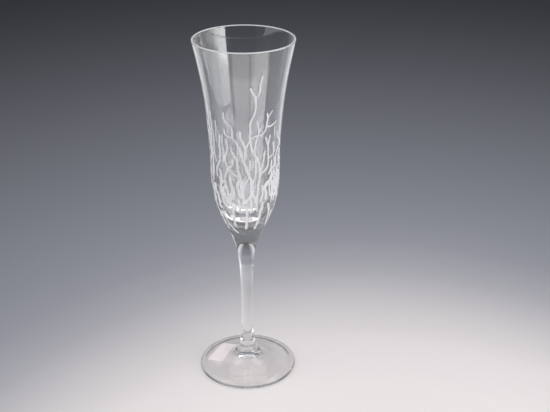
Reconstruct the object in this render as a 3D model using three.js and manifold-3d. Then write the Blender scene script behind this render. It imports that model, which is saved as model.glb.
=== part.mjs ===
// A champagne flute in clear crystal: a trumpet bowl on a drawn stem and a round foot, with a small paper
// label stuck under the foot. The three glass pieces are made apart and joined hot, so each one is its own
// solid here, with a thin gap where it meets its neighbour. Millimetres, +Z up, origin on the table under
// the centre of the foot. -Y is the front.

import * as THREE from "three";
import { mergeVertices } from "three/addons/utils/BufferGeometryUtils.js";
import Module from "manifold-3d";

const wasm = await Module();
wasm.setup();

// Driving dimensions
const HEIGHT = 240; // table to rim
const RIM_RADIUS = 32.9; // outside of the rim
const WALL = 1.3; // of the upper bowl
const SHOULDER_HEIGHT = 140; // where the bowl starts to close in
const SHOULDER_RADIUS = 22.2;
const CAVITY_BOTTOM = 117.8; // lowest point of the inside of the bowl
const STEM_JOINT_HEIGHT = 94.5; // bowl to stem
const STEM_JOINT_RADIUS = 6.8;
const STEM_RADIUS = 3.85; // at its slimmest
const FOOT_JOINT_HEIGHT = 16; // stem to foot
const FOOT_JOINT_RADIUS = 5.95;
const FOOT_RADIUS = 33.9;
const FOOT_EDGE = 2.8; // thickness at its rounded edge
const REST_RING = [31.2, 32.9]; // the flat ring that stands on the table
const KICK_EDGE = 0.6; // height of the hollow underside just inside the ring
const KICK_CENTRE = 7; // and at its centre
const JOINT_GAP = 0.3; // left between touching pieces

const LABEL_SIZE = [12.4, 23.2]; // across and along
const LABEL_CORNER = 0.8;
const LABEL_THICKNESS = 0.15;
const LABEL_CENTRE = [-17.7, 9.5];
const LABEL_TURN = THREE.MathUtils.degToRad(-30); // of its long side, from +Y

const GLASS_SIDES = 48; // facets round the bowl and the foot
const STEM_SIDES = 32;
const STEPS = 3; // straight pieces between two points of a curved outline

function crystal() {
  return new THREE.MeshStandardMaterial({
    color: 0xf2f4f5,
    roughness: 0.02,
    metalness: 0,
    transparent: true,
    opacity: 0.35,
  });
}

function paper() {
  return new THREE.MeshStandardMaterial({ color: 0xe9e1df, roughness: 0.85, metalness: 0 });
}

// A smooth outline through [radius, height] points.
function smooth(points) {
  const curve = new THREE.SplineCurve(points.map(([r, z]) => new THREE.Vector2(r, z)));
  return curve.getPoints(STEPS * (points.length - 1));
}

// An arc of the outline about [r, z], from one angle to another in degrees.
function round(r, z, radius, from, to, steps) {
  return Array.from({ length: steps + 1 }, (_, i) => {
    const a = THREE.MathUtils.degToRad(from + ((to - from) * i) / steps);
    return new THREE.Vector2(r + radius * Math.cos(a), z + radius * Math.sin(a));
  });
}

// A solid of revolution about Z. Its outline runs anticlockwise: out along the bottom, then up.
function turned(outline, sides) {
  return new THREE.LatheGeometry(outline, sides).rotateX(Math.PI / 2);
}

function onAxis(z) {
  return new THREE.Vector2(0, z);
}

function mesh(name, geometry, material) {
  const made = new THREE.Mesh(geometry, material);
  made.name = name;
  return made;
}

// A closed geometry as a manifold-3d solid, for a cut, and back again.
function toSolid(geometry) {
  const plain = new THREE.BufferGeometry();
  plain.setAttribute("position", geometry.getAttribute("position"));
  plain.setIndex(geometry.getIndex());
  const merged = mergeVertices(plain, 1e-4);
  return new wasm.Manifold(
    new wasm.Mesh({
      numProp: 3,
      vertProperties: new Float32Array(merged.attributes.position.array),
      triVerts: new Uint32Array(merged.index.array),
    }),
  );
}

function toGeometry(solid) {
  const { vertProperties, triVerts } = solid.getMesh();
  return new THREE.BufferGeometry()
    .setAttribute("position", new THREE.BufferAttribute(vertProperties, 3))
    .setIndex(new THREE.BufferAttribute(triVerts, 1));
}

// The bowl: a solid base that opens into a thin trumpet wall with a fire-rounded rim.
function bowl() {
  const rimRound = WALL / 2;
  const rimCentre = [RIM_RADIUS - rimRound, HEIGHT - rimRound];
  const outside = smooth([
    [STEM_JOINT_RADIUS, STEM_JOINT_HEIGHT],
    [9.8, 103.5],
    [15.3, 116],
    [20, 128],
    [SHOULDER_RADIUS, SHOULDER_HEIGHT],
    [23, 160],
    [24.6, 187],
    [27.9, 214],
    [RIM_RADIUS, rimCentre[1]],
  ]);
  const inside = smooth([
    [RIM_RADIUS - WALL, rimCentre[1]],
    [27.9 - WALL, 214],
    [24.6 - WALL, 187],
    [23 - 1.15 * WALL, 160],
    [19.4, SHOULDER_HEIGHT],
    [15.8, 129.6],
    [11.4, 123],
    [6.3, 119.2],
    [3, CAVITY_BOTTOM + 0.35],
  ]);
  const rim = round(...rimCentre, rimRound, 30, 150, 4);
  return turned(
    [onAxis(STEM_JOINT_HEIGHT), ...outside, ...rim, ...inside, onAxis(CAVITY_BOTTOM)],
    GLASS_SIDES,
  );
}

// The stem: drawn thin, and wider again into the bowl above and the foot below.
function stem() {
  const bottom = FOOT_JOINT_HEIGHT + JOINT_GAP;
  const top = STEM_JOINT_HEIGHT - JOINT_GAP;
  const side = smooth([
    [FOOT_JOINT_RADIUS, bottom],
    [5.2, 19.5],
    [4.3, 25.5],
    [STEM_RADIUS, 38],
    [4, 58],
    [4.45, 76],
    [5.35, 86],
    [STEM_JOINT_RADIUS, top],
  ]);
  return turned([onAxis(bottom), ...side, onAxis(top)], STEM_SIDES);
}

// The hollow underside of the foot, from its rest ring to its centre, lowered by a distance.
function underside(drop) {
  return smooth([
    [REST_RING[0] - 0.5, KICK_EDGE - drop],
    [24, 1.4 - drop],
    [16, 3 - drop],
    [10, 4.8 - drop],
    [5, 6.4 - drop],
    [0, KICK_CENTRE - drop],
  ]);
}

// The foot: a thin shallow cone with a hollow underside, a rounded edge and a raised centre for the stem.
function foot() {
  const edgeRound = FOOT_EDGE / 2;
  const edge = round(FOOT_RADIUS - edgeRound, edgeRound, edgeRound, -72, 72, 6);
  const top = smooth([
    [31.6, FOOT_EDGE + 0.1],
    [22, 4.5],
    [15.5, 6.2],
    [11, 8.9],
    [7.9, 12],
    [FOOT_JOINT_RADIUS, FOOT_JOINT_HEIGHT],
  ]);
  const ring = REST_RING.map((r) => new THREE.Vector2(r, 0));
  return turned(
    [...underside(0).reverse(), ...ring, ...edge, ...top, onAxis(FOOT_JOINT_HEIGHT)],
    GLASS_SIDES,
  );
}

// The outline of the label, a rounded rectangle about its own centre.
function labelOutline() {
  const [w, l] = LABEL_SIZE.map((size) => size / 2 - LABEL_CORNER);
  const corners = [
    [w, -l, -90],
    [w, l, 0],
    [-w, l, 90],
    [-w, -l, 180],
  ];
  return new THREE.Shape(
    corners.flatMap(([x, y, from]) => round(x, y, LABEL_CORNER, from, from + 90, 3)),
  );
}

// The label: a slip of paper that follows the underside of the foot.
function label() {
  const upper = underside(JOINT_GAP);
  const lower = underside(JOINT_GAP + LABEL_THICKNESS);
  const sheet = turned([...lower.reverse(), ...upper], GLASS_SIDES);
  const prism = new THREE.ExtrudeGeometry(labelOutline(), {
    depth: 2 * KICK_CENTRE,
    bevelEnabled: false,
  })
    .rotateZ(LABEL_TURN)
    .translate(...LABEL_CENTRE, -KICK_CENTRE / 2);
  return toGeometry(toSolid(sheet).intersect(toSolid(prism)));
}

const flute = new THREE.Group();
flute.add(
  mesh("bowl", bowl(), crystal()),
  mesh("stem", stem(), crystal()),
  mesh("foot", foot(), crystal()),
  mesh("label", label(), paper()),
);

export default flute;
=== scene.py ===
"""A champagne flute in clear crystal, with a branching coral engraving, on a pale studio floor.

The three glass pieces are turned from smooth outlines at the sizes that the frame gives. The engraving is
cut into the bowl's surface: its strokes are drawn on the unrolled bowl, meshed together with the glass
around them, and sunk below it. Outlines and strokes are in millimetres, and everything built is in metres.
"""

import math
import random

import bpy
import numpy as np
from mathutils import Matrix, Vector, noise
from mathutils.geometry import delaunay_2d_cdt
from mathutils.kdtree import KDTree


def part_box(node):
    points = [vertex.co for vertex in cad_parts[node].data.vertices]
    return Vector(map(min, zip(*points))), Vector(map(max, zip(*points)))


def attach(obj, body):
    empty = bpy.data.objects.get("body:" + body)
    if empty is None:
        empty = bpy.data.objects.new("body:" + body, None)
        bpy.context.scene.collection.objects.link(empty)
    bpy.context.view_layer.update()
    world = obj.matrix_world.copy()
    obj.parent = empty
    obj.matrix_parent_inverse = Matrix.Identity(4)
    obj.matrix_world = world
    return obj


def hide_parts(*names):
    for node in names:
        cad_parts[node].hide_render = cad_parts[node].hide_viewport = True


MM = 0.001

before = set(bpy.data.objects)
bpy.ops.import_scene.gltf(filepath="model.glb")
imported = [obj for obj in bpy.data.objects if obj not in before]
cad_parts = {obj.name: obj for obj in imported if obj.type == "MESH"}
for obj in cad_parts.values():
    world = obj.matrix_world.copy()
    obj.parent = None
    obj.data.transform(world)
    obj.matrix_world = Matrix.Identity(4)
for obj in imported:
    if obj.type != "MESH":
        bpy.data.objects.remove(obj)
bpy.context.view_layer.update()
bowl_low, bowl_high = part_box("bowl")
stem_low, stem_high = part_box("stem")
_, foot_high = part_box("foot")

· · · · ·

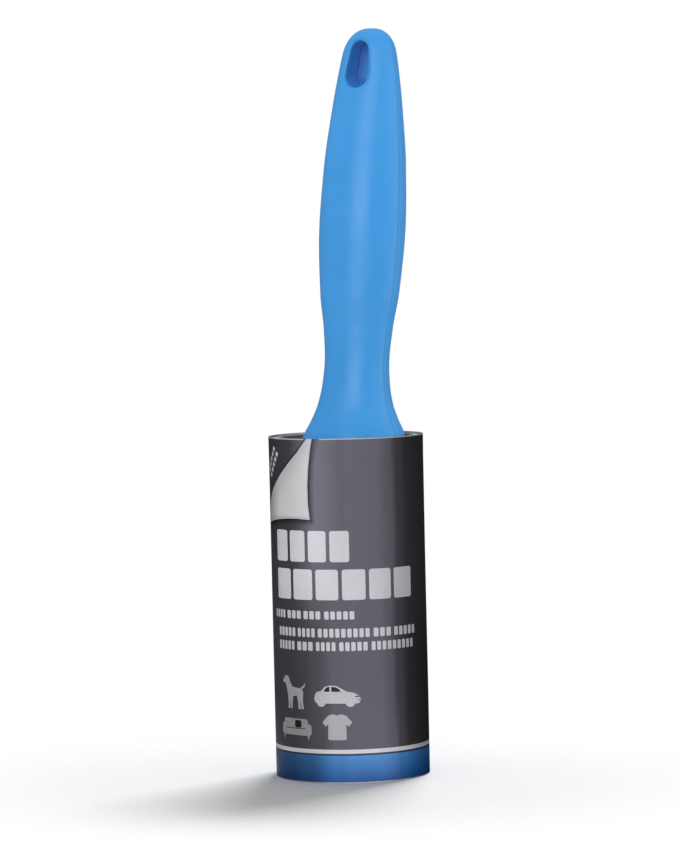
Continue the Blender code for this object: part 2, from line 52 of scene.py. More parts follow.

· · · · ·

▶ Instruction:
In the listing above, locate the line containing "const flute = new THREE.Group();" and the line containing "points = [vertex.co". Extract those two lines and every line between them, exactly as written, and only those.

▶ Reply:
const flute = new THREE.Group();
flute.add(
  mesh("bowl", bowl(), crystal()),
  mesh("stem", stem(), crystal()),
  mesh("foot", foot(), crystal()),
  mesh("label", label(), paper()),
);

export default flute;
=== scene.py ===
"""A champagne flute in clear crystal, with a branching coral engraving, on a pale studio floor.

The three glass pieces are turned from smooth outlines at the sizes that the frame gives. The engraving is
cut into the bowl's surface: its strokes are drawn on the unrolled bowl, meshed together with the glass
around them, and sunk below it. Outlines and strokes are in millimetres, and everything built is in metres.
"""

import math
import random

import bpy
import numpy as np
from mathutils import Matrix, Vector, noise
from mathutils.geometry import delaunay_2d_cdt
from mathutils.kdtree import KDTree


def part_box(node):
    points = [vertex.co for vertex in cad_parts[node].data.vertices]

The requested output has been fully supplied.